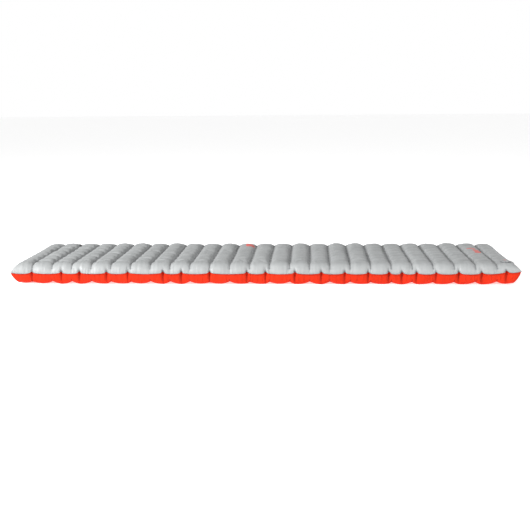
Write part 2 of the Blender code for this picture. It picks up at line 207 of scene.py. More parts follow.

---

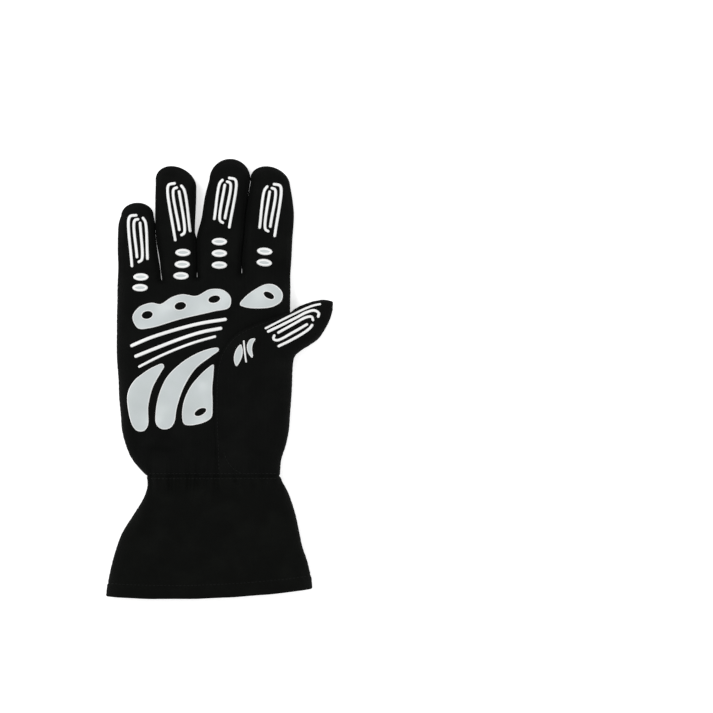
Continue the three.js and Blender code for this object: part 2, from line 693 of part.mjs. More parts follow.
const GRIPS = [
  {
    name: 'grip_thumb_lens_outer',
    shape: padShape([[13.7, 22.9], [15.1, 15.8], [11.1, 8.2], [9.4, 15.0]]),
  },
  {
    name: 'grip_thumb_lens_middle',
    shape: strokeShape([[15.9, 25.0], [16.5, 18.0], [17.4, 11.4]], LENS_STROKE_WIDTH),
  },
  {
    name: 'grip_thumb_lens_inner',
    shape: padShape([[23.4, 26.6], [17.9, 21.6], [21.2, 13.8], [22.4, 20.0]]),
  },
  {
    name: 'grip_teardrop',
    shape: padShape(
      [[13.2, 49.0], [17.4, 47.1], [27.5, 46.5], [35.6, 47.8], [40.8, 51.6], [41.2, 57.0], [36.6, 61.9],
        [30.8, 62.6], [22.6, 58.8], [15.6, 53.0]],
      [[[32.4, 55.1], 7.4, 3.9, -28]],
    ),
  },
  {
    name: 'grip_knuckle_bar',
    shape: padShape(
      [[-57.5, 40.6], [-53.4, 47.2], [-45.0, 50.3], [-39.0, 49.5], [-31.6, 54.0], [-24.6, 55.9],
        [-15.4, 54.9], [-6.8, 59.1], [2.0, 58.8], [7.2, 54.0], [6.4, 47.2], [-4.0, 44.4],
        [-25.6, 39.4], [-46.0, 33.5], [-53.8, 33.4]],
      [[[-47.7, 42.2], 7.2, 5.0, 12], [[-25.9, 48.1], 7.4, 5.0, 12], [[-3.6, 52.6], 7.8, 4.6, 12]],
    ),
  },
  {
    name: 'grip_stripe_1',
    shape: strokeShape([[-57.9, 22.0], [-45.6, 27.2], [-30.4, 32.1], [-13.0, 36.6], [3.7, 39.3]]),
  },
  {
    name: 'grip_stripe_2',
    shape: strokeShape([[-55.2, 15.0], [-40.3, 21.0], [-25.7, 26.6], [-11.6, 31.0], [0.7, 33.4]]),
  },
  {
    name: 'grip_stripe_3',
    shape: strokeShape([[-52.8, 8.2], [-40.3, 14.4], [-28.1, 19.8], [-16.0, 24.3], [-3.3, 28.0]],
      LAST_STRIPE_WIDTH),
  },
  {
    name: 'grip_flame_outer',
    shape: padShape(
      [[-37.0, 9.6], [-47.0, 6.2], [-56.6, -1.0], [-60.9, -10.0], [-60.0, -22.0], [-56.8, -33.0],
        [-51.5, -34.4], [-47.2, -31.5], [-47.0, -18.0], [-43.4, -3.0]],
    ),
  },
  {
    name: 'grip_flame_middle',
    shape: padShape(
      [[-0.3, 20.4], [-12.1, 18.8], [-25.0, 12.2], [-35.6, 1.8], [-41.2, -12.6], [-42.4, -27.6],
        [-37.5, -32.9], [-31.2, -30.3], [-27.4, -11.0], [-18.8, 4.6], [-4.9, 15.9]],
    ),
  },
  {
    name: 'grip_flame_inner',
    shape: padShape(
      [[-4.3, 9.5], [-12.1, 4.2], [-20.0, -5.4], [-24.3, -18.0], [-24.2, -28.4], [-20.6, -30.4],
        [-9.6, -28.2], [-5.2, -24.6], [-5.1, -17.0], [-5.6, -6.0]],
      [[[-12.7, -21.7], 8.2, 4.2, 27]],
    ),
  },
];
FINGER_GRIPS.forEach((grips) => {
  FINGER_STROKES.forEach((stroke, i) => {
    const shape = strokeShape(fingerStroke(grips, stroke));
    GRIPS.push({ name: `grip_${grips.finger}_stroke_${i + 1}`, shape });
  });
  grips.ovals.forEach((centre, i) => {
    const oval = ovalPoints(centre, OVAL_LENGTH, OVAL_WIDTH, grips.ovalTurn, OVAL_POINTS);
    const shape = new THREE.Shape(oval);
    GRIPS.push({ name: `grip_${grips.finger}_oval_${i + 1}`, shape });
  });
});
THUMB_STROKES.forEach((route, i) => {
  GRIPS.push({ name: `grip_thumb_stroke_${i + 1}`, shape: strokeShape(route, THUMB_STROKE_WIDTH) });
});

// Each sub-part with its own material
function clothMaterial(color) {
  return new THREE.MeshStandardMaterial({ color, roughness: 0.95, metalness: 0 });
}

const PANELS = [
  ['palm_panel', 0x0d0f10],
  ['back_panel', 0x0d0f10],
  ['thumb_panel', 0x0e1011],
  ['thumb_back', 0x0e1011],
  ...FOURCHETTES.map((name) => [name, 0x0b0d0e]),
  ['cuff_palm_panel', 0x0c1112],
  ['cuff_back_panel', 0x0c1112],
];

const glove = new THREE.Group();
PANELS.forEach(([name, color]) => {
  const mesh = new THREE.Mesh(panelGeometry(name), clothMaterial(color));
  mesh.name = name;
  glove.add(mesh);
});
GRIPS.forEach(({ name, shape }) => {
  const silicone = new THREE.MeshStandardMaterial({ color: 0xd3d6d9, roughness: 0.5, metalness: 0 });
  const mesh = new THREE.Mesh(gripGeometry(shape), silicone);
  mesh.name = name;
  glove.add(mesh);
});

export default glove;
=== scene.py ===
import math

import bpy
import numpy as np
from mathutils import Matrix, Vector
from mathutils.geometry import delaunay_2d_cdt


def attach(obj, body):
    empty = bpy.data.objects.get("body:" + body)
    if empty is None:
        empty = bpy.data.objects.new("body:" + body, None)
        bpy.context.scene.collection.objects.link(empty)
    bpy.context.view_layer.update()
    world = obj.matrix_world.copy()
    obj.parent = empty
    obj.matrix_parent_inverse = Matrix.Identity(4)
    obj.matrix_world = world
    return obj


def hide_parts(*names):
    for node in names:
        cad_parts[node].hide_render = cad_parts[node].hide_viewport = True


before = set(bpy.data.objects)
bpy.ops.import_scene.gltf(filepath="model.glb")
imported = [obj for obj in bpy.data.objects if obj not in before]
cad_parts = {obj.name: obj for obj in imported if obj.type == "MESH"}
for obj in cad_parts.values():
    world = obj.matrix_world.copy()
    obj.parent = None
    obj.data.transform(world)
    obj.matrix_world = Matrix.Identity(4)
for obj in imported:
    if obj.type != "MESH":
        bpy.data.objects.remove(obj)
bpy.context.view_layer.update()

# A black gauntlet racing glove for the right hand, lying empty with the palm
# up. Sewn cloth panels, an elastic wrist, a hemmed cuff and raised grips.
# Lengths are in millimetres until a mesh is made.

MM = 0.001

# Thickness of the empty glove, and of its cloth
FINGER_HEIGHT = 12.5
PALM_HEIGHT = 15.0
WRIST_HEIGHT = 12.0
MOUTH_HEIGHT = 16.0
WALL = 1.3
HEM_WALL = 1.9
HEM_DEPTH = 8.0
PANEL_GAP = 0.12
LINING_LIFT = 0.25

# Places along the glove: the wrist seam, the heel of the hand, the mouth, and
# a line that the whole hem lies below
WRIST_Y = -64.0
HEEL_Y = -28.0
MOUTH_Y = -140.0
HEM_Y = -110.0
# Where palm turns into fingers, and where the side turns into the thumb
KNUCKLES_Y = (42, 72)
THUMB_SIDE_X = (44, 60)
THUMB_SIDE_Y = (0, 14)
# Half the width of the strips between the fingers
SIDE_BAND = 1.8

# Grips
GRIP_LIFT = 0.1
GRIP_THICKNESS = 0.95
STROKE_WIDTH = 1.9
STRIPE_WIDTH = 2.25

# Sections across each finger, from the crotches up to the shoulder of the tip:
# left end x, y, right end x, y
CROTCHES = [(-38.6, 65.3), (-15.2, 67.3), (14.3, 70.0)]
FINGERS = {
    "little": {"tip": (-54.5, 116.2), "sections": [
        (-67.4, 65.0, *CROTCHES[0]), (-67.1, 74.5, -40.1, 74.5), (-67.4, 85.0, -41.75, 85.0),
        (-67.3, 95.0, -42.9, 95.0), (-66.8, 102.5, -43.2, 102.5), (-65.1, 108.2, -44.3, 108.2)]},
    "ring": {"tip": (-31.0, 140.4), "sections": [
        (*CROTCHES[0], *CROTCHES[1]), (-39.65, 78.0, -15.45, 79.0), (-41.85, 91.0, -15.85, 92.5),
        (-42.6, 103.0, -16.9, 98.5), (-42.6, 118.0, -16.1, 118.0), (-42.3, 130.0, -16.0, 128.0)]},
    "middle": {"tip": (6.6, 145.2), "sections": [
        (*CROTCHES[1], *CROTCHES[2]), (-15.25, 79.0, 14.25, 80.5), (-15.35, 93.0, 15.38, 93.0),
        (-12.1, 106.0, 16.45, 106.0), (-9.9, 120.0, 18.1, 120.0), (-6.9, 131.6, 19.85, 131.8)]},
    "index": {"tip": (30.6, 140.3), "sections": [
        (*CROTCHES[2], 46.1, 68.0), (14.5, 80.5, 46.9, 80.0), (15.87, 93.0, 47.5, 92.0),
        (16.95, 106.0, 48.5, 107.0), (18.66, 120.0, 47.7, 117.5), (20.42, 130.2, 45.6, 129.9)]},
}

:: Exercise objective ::
Nothing outside the span should appear: copy exactly from the line with "obj.data.transform(world)" through the line with "STRIPE_WIDTH = 2.25".

:: Result for this task ::
    obj.data.transform(world)
    obj.matrix_world = Matrix.Identity(4)
for obj in imported:
    if obj.type != "MESH":
        bpy.data.objects.remove(obj)
bpy.context.view_layer.update()

# A black gauntlet racing glove for the right hand, lying empty with the palm
# up. Sewn cloth panels, an elastic wrist, a hemmed cuff and raised grips.
# Lengths are in millimetres until a mesh is made.

MM = 0.001

# Thickness of the empty glove, and of its cloth
FINGER_HEIGHT = 12.5
PALM_HEIGHT = 15.0
WRIST_HEIGHT = 12.0
MOUTH_HEIGHT = 16.0
WALL = 1.3
HEM_WALL = 1.9
HEM_DEPTH = 8.0
PANEL_GAP = 0.12
LINING_LIFT = 0.25

# Places along the glove: the wrist seam, the heel of the hand, the mouth, and
# a line that the whole hem lies below
WRIST_Y = -64.0
HEEL_Y = -28.0
MOUTH_Y = -140.0
HEM_Y = -110.0
# Where palm turns into fingers, and where the side turns into the thumb
KNUCKLES_Y = (42, 72)
THUMB_SIDE_X = (44, 60)
THUMB_SIDE_Y = (0, 14)
# Half the width of the strips between the fingers
SIDE_BAND = 1.8

# Grips
GRIP_LIFT = 0.1
GRIP_THICKNESS = 0.95
STROKE_WIDTH = 1.9
STRIPE_WIDTH = 2.25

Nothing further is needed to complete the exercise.